>>

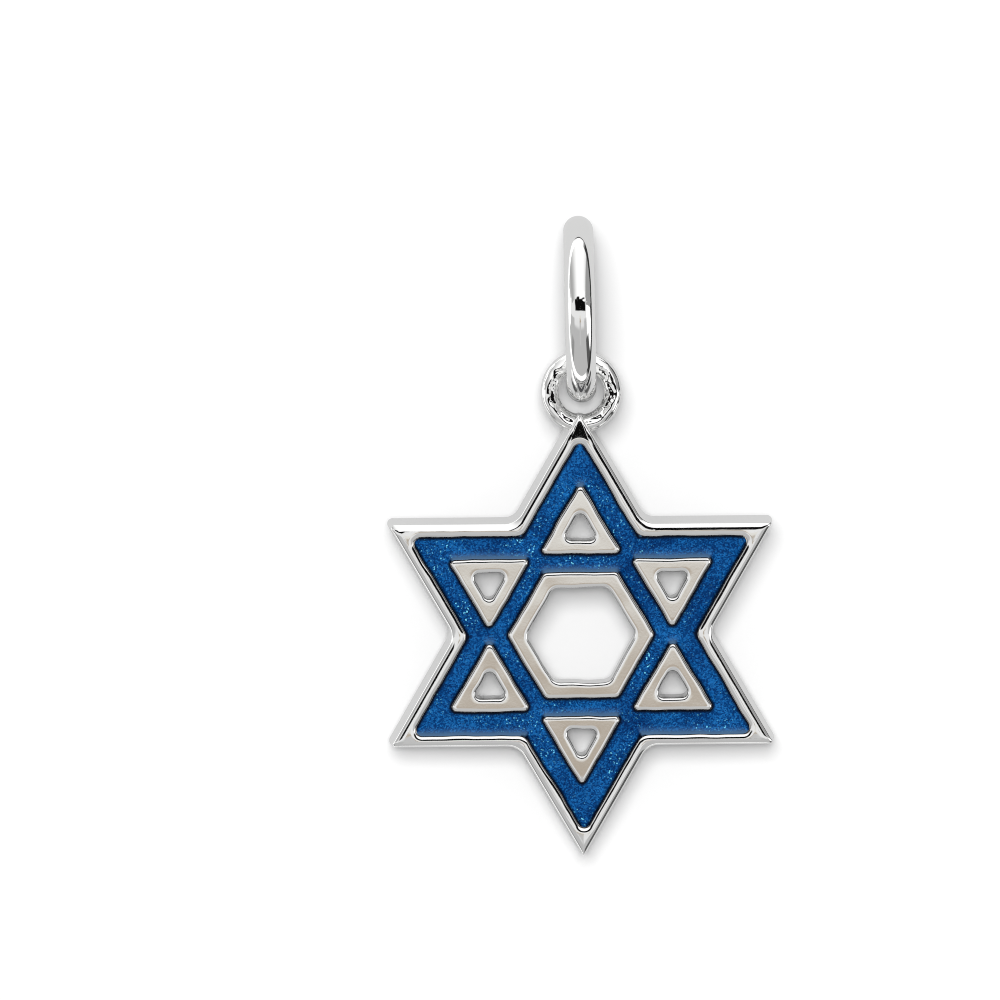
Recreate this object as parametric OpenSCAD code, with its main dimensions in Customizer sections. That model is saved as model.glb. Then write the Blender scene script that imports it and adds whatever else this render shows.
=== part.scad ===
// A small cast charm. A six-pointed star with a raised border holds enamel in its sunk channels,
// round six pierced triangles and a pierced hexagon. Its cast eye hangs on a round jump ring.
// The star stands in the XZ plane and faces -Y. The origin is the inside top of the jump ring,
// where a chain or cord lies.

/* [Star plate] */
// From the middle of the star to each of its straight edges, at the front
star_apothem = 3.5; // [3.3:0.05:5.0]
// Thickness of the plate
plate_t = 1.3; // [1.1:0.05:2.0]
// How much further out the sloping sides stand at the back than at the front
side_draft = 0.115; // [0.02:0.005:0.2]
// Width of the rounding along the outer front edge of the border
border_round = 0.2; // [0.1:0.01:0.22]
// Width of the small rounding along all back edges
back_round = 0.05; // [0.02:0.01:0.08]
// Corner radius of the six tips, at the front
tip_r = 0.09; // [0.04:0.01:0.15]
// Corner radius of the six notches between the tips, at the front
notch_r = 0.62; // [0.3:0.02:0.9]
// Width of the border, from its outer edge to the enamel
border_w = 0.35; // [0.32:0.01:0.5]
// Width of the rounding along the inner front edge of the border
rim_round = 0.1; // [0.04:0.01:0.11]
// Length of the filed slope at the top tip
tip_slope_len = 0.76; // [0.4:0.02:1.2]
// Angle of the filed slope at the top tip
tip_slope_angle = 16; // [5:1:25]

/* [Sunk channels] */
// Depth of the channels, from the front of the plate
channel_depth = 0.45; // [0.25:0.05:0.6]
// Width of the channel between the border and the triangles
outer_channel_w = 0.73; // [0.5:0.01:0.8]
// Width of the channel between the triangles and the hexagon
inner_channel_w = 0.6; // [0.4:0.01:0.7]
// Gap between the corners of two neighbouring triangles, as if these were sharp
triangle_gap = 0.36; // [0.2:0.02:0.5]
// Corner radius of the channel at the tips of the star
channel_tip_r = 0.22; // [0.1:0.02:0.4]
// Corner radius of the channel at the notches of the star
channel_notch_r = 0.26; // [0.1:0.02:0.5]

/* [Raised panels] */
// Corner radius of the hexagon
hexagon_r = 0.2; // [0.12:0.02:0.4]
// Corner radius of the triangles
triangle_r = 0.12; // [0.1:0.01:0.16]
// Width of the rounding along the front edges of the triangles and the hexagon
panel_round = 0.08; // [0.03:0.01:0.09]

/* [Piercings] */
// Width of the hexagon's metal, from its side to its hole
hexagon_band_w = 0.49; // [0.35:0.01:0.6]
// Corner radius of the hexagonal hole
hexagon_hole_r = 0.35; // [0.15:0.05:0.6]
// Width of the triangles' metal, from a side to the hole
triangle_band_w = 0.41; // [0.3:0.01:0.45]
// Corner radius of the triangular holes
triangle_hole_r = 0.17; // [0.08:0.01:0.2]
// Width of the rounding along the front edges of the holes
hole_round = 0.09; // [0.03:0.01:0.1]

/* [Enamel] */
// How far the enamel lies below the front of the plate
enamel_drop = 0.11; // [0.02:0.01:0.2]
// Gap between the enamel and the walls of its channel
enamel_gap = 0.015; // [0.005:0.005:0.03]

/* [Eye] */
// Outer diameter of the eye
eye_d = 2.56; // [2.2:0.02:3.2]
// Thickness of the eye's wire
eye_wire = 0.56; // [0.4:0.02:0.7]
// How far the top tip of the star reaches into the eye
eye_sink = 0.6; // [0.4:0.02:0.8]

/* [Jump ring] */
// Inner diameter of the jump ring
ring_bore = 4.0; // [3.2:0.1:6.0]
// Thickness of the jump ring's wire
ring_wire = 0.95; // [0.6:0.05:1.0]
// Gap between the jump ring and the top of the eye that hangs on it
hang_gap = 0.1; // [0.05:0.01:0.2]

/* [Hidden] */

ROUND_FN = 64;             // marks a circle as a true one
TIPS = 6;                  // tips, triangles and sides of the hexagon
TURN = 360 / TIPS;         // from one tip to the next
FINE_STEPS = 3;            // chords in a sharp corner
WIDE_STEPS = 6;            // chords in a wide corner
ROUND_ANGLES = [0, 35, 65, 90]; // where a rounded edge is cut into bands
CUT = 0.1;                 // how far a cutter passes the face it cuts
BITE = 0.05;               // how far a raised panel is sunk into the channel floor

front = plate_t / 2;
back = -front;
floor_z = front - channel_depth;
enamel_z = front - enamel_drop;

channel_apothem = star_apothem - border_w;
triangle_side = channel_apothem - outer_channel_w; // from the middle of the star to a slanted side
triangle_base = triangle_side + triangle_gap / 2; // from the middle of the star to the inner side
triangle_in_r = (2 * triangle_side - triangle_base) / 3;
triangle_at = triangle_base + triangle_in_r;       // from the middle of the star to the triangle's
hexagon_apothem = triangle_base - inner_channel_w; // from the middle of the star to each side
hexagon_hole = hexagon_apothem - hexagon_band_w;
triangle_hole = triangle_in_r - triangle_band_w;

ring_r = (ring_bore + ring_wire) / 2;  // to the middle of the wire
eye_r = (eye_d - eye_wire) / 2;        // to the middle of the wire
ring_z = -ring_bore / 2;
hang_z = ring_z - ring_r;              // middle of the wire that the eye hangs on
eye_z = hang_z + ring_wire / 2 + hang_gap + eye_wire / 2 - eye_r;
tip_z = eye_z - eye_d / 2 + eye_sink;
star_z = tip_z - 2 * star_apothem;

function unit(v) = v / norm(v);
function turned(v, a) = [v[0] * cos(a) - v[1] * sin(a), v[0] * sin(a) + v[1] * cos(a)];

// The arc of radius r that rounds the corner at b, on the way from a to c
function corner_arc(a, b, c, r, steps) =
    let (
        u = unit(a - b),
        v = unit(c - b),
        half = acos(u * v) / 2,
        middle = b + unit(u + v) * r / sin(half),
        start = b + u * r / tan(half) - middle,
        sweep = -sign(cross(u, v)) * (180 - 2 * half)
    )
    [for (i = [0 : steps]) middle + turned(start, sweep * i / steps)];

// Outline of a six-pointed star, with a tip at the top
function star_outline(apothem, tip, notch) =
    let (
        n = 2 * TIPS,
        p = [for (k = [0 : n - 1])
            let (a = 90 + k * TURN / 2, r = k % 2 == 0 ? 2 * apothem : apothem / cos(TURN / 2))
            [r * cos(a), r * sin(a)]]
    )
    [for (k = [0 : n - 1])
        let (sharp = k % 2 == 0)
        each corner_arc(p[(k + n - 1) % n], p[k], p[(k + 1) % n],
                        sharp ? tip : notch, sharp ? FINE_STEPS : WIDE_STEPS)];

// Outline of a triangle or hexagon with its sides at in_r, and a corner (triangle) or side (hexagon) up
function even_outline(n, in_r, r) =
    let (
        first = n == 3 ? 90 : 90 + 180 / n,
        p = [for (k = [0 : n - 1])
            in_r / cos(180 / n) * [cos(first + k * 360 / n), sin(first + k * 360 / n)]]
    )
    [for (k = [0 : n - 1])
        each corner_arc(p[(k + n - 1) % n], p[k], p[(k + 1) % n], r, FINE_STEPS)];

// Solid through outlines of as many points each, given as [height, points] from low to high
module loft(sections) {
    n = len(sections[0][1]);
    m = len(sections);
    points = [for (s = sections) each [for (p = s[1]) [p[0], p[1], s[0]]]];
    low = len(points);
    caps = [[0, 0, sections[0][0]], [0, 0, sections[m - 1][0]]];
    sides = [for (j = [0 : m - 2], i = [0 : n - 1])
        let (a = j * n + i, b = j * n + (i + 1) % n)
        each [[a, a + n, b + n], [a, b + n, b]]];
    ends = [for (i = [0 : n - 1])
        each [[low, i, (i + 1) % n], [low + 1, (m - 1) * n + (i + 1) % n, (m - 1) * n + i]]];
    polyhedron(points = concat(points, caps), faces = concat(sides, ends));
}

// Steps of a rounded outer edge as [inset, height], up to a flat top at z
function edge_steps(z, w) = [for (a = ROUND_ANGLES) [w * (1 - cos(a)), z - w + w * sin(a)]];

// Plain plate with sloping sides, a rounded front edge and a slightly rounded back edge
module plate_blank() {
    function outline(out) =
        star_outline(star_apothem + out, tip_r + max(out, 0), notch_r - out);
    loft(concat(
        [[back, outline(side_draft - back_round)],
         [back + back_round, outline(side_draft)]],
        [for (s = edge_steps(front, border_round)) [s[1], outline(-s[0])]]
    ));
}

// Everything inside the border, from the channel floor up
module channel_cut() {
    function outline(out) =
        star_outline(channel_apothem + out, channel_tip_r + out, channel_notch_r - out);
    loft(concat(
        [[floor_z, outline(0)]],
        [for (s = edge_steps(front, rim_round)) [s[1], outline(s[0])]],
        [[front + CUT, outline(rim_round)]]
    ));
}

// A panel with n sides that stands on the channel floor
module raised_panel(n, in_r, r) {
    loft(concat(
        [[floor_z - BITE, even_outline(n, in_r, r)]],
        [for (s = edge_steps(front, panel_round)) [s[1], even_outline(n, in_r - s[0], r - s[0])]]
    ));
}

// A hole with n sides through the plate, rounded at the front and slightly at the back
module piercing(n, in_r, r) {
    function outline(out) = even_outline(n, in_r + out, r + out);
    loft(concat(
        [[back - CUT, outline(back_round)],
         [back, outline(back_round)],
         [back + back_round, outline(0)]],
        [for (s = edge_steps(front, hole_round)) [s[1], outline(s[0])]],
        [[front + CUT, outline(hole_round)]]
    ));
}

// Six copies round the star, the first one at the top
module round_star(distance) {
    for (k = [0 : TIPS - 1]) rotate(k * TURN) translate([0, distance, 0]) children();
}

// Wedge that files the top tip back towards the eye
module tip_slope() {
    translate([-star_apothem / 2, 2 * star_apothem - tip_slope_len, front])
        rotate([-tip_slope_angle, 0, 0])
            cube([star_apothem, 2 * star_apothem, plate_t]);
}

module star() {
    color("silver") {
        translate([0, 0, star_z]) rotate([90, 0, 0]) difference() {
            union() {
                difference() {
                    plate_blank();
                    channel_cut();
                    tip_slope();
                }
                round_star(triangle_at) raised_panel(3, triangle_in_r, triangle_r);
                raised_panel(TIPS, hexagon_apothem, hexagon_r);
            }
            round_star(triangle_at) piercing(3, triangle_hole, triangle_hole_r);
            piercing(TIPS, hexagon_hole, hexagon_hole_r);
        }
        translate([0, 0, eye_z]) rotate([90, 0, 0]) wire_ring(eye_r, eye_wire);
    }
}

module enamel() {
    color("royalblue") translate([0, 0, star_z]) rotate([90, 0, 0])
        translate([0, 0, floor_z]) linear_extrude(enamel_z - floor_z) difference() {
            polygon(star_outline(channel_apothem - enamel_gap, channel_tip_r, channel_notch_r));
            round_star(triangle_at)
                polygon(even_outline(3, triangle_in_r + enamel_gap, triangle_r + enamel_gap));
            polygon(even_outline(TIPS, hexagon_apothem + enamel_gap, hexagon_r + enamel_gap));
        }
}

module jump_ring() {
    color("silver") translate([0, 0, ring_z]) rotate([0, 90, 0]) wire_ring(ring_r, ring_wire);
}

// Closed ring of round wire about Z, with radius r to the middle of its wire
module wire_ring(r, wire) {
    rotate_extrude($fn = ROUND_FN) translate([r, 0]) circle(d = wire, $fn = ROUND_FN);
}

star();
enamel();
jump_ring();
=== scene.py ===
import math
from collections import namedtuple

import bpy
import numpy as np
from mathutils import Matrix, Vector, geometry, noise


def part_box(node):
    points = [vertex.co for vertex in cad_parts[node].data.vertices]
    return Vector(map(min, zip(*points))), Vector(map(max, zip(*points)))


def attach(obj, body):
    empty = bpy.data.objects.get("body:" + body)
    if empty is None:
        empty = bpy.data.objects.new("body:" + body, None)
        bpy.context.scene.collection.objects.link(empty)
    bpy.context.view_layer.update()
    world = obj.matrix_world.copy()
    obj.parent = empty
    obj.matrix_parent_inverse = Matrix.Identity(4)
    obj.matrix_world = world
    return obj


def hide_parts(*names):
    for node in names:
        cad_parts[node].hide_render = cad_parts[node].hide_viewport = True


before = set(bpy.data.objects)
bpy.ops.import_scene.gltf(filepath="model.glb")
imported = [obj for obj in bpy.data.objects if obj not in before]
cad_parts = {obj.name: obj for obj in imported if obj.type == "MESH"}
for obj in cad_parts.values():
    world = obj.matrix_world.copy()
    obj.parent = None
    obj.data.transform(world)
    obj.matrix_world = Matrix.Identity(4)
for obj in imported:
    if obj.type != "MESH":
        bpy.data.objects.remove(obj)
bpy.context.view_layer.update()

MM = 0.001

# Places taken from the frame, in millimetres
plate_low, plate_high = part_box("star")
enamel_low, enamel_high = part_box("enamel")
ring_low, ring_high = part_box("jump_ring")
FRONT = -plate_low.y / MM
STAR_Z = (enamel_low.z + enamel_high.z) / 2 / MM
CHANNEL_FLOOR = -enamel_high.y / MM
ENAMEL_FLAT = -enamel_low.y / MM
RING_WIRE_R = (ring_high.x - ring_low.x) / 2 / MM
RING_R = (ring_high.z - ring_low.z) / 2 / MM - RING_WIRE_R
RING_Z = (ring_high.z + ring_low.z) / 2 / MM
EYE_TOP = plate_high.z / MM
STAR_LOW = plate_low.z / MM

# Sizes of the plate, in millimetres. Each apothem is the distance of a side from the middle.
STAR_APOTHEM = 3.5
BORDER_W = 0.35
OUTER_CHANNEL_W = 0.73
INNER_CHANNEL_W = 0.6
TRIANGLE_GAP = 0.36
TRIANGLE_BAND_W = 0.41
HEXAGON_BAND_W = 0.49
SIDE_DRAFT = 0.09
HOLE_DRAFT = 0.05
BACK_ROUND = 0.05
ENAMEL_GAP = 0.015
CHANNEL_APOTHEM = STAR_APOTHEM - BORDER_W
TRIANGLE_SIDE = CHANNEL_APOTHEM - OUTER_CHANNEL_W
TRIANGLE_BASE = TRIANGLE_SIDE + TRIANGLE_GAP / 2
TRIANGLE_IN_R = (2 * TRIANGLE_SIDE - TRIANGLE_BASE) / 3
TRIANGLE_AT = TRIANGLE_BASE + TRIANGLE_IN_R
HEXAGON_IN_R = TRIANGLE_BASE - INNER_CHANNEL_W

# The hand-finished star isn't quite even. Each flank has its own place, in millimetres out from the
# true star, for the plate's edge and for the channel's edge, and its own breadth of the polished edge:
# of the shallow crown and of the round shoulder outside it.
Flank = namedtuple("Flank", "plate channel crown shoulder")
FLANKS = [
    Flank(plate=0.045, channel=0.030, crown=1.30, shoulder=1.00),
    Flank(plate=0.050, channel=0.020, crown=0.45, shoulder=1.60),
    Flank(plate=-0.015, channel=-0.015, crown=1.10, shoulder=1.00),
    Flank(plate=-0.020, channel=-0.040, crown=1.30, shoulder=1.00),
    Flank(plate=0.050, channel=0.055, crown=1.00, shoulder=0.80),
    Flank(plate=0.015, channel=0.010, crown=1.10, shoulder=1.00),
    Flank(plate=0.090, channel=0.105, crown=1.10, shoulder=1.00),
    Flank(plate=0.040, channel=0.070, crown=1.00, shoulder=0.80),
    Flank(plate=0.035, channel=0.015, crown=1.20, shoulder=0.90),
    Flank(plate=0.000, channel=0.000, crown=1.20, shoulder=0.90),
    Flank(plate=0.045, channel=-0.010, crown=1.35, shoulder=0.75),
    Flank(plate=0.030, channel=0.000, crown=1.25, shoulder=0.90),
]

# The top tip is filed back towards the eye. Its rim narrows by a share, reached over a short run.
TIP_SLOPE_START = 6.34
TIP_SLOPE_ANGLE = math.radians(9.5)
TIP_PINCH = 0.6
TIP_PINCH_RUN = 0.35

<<

→ **AIM OF THE EXERCISE**: From the first line of the data through the line with "or cord lies.", quote each line exactly and add nothing else.

→ **OUTPUT OF THE TASK**:
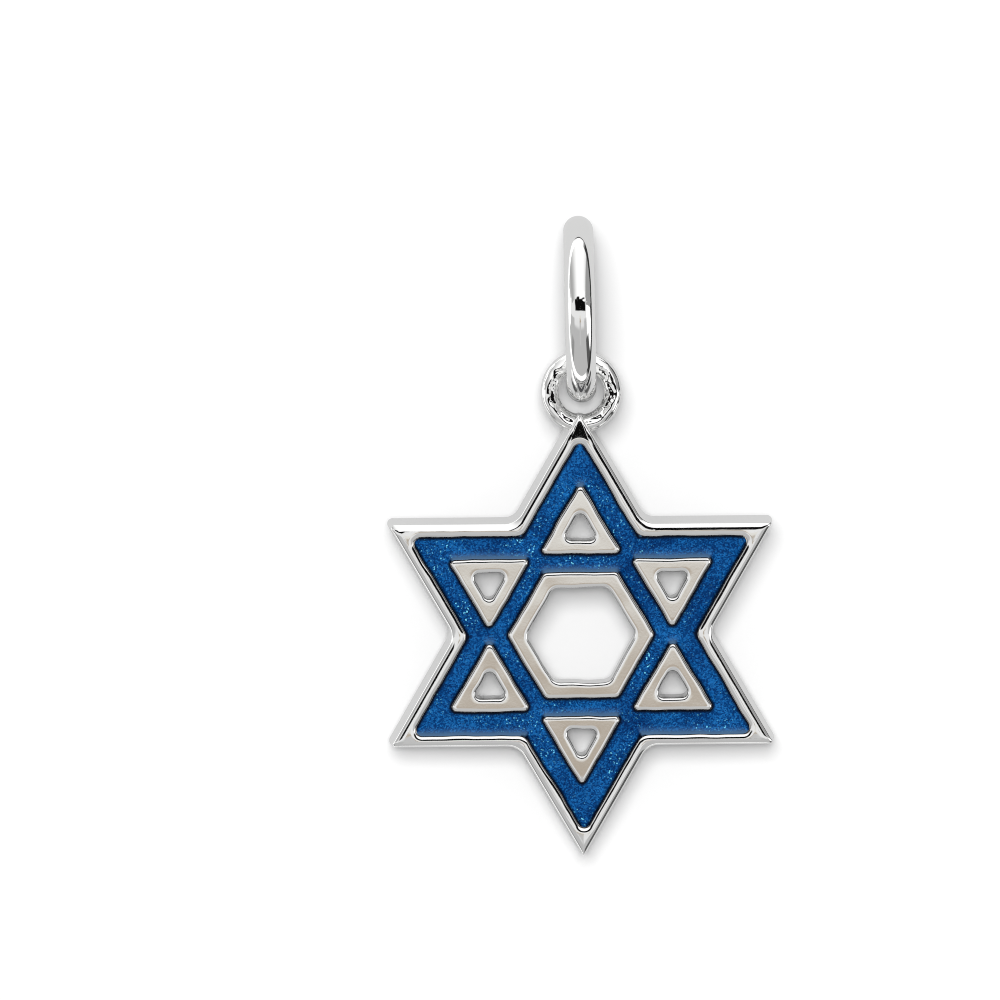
Recreate this object as parametric OpenSCAD code, with its main dimensions in Customizer sections. That model is saved as model.glb. Then write the Blender scene script that imports it and adds whatever else this render shows.
=== part.scad ===
// A small cast charm. A six-pointed star with a raised border holds enamel in its sunk channels,
// round six pierced triangles and a pierced hexagon. Its cast eye hangs on a round jump ring.
// The star stands in the XZ plane and faces -Y. The origin is the inside top of the jump ring,
// where a chain or cord lies.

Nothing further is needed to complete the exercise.